Kalıcı Barış sürecinde gelecekte sürece zarar verecek tavırlar alınıyor, bazı görüşmeler ve kabul edilen talepler kamuoyundan gizleniyorsa o zaman da öfkemiz tepemize çıkar...
Doğrusu, bu süreçte "sansürsüz" bir medyacılık yapılmasını desteklemek her türlü sansürden kaçınmaktır...
Bugün Prof. Ümit Özdağ"Günün Köşe Yazarı" seçerken yazısının içerğinden çok "sansüre" karşı aldığı tavır hoşumuza gitti.
Biz ki bu ülkede her şeyin, "eyalet, başkanlık, federasyon, özerklik" aklınıza ne gelirse her şeyin tartışılmasından yanayız...
Bir tek şeyin yanında değiliz "sansürün"...
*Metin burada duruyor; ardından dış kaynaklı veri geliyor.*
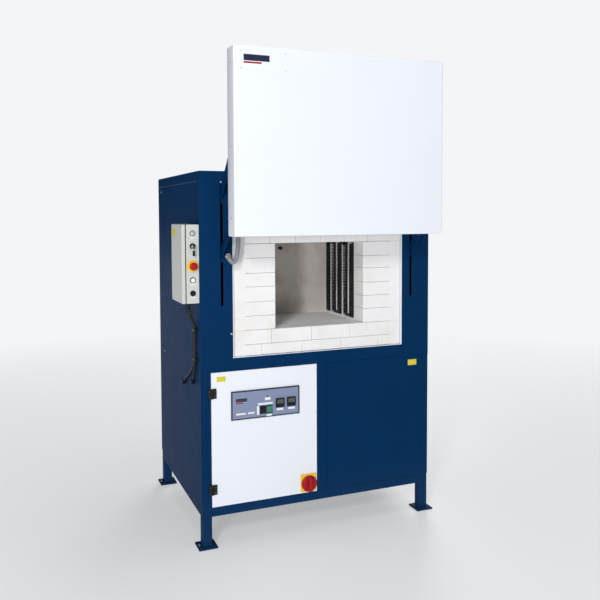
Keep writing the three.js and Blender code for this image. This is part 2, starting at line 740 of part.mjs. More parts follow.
addLegs();
addRails();
addInnerFrame();
addFrontSheets();
addSideAndRear();
addAccessPanel();
addBrickwork();
addChamber();
addThermocouple();
addHeatedWalls();
addArms();
addPivots();
addGearbox();
addDoor();
addStation();
addStationDevices();
addCables();
addConduit();
addControlDoor();
addIsolator();
addHinges();

// The origin is the middle of the bottom of the whole object's box.
const wholeBox = new THREE.Box3().setFromObject(group);
const middle = wholeBox.getCenter(new THREE.Vector3());
group.position.set(-middle.x, -middle.y, -wholeBox.min.z);

export default group;
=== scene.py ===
# A front-loading pottery kiln: the looks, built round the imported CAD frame. Metres, +Z up.
import math
import random

import bmesh
import bpy
from mathutils import Matrix, Vector


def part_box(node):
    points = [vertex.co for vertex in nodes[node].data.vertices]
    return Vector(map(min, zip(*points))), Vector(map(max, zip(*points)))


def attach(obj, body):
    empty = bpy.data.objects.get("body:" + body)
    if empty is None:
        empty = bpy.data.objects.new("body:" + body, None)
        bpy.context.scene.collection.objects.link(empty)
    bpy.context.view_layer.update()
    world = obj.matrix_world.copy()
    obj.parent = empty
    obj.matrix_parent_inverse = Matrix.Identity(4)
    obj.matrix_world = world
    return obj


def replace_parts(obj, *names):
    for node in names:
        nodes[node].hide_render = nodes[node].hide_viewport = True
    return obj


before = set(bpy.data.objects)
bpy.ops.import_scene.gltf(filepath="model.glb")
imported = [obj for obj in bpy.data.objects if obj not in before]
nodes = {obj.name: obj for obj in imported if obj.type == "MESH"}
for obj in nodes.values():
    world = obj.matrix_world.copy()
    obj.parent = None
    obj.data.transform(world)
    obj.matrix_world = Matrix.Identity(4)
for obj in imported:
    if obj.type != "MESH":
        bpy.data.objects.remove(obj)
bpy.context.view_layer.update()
random.seed(7)

MM = 0.001
FRONT = Vector((0, -1, 0))
LEFT = Vector((-1, 0, 0))
UP = Vector((0, 0, 1))
DOWN = Vector((0, 0, -1))

# Where the cabinet's own axes lie in the row frame: X = 0 on its centre, Y = 0 on its front sheet.
header_low, header_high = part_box("front_header")
CENTRE_X = (header_low.x + header_high.x) / 2
FRONT_Y = header_low.y


def place(x, y, z):
    """A point in cabinet millimetres as a point of the row frame."""
    return Vector((CENTRE_X + x * MM, FRONT_Y + y * MM, z * MM))


# ---------------------------------------------------------------- materials

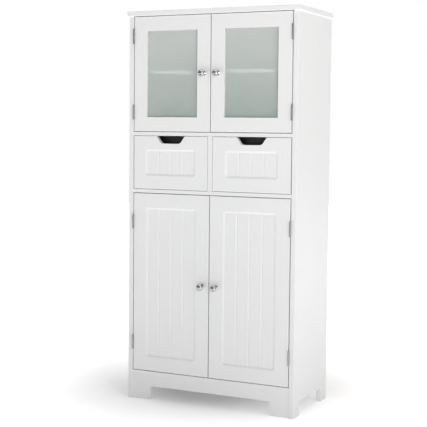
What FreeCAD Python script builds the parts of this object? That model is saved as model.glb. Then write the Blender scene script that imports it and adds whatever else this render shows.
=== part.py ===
import FreeCAD, Part
import os
import re

import Sketcher
from FreeCAD import Placement, Rotation, Vector

# Freestanding storage cabinet: two glazed doors above two drawers above two grooved doors.
# Frame: +X to the right, +Y towards the back, +Z up. The origin is on the floor, at the middle of
# the width and of the whole depth with the knobs. All sizes are millimetres.

DIMENSIONS = {
    # carcass
    "body_width": 588.0,
    "body_depth": 294.0,
    "overall_height": 1270.0,
    "board": 16.0,
    "thin_board": 12.0,
    "overhang": 6.0,
    "ease": 1.0,
    "top_ease": 2.0,
    # base
    "base_height": 80.0,
    "arch_height": 46.0,
    "apron_foot": 64.0,
    "apron_corner": 3.0,
    "apron_setback": 3.0,
    "apron_gap": 0.4,
    "side_foot": 50.0,
    "side_foot_corner": 14.0,
    # back
    "back_board": 3.0,
    "back_inset": 8.0,
    "back_groove": 6.0,
    "groove_play": 0.3,
    "rail_height": 44.0,
    "wall_hole_span": 400.0,
    "wall_hole_radius": 2.5,
    # fronts
    "lower_door_height": 583.5,
    "drawer_front_height": 171.6,
    "reveal": 2.0,
    "drawer_reveal": 1.2,
    "hinge_reveal": 3.0,
    "centre_gap": 3.0,
    "door_frame": 46.0,
    "drawer_frame": 43.0,
    "bevel_run": 6.0,
    "recess_depth": 3.0,
    "recess_corner": 9.0,
    "floor_corner": 3.0,
    "vee_half_width": 3.3,
    "vee_depth": 1.8,
    "vee_relief": 1.0,
    # glazing
    "glass_setback": 7.0,
    "glass": 4.0,
    "rebate": 8.0,
    "glass_play": 1.0,
    "bead_width": 6.5,
    # knobs
    "knob_projection": 28.0,
    "knob_radius": 11.0,
    "knob_base_radius": 8.0,
    "knob_base": 2.5,
    "knob_neck_radius": 4.0,
    "knob_neck_end": 13.0,
    "knob_rim": 20.0,
    "knob_bore_radius": 2.1,
    "knob_bore": 15.0,
    "knob_inset": 23.0,
    # hinges
    "pin_radius": 1.25,
    "pin_play": 0.05,
    "knuckle_radius": 2.75,
    "knuckle_length": 16.0,
    "knuckle_play": 0.25,
    "leaf": 1.0,
    "leaf_gap": 0.5,
    "leaf_width": 14.0,
    "pin_standoff": 3.0,
    "upper_hinge_inset": 62.0,
    "lower_hinge_inset": 92.0,
    "leaf_screw_span": 15.0,
    "leaf_screw_inset": 10.0,
    # fasteners
    "screw_radius": 1.5,
    "screw_head_radius": 2.6,
    "screw_head": 1.0,
    "screw_length": 13.0,
    "bore_play": 0.05,
    "dowel_radius": 3.0,
    "dowel_length": 20.5,
    "dowel_bore": 8.25,
    "dowel_end_bore": 12.75,
    "dowel_chamfer": 1.0,
    "cam_radius": 6.0,
    "cam_depth": 9.0,
    "cam_axis": 6.0,
    "cam_reach": 24.0,
    "cam_slot": 1.6,
    "cam_slot_length": 8.0,
    "cam_slot_depth": 1.5,
    "cam_passage": 7.0,
    "bolt_radius": 2.5,
    "bolt_thread": 10.0,
    "bolt_bore": 10.5,
    "front_fixing": 40.0,
    "back_fixing": 60.0,
    # shelves
    "shelf_play": 1.0,
    "shelf_setback": 26.0,
    "upper_shelf_rise": 187.0,
    "lower_shelf_rise": 290.0,
    "shelf_hole_step": 32.0,
    "shelf_pin_radius": 2.5,
    "shelf_pin_bore": 10.0,
    "shelf_pin_in": 9.0,
    "shelf_pin_out": 8.0,
    "shelf_pin_head": 3.5,
    "shelf_pin_front": 46.0,
    "shelf_pin_back": 230.0,
    # drawers
    "drawer_play": 3.0,
    "drawer_side_height": 112.0,
    "drawer_side_rise": 8.0,
    "drawer_length": 250.0,
    "drawer_groove": 6.5,
    "drawer_groove_width": 11.0,
    "drawer_groove_rise": 50.0,
    "runner_height": 10.0,
    "runner_front": 24.0,
    "drawer_bottom": 3.0,
    "drawer_bottom_rise": 10.0,
    "drawer_bottom_groove": 5.0,
    "drawer_dowel_rise": 32.0,
    "notch_half_width": 51.5,
    "notch_floor_half_width": 34.5,
    "notch_depth": 24.0,
    "notch_corner": 16.0,
    "liner_half_width": 64.0,
    "liner_height": 44.0,
    "liner_depth": 26.0,
    "liner_wall": 2.0,
    "liner_corner": 6.0,
    # catches
    "catch_half_width": 23.0,
    "catch_height": 13.0,
    "catch_depth": 18.0,
    "catch_play": 0.5,
    "strike": 1.2,
    "strike_width": 16.0,
    "strike_height": 14.0,
    "strike_inset": 4.0,
    # fixing places
    "runner_screw_front": 30.0,
    "runner_screw_rear": 190.0,
    "runner_stagger": 12.0,
    "runner_rear_gap": 10.0,
    "runner_play": 0.5,
    "apron_dowel_low": 20.0,
    "apron_dowel_high": 60.0,
    "stretcher_dowel_inset": 9.0,
    "rail_dowel_inset": 11.0,
    "partition_dowel_front": 50.0,
    "partition_dowel_rear": 230.0,
    # small fastener features
    "screw_point": 0.2,
    "slot_half_length": 1.6,
    "slot_half_width": 0.3,
    "slot_depth": 0.7,
    "bolt_neck_relief": 0.8,
    "bolt_tip_play": 0.5,
    "bolt_ball": 2.5,
    "bolt_neck": 6.0,
    "bolt_shoulder": 6.5,
    "pin_chamfer": 0.5,
    "pin_collar": 0.3,
    "knuckle_start": 0.5,
    "knob_flange_slope": 1.5,
    "knob_screw_head": 2.5,
    "knob_screw_crown": 3.2,
    "knob_screw_rim": 4.0,
    "knob_screw_shoulder": 1.6,
}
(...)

Ümit Özdağ'ı bugünkü Yeniçağ'da "Büyük sansür" başlığı altında yayımlanan makalesiyle "Günün Köşe Yazarı" seçiyoruz...
Ama...
Ondan da; "eyalet, başkanlık, federasyon, özerklik" tartışmalarının yasaklanmasını isteyen bir tavır almamasını bekliyoruz.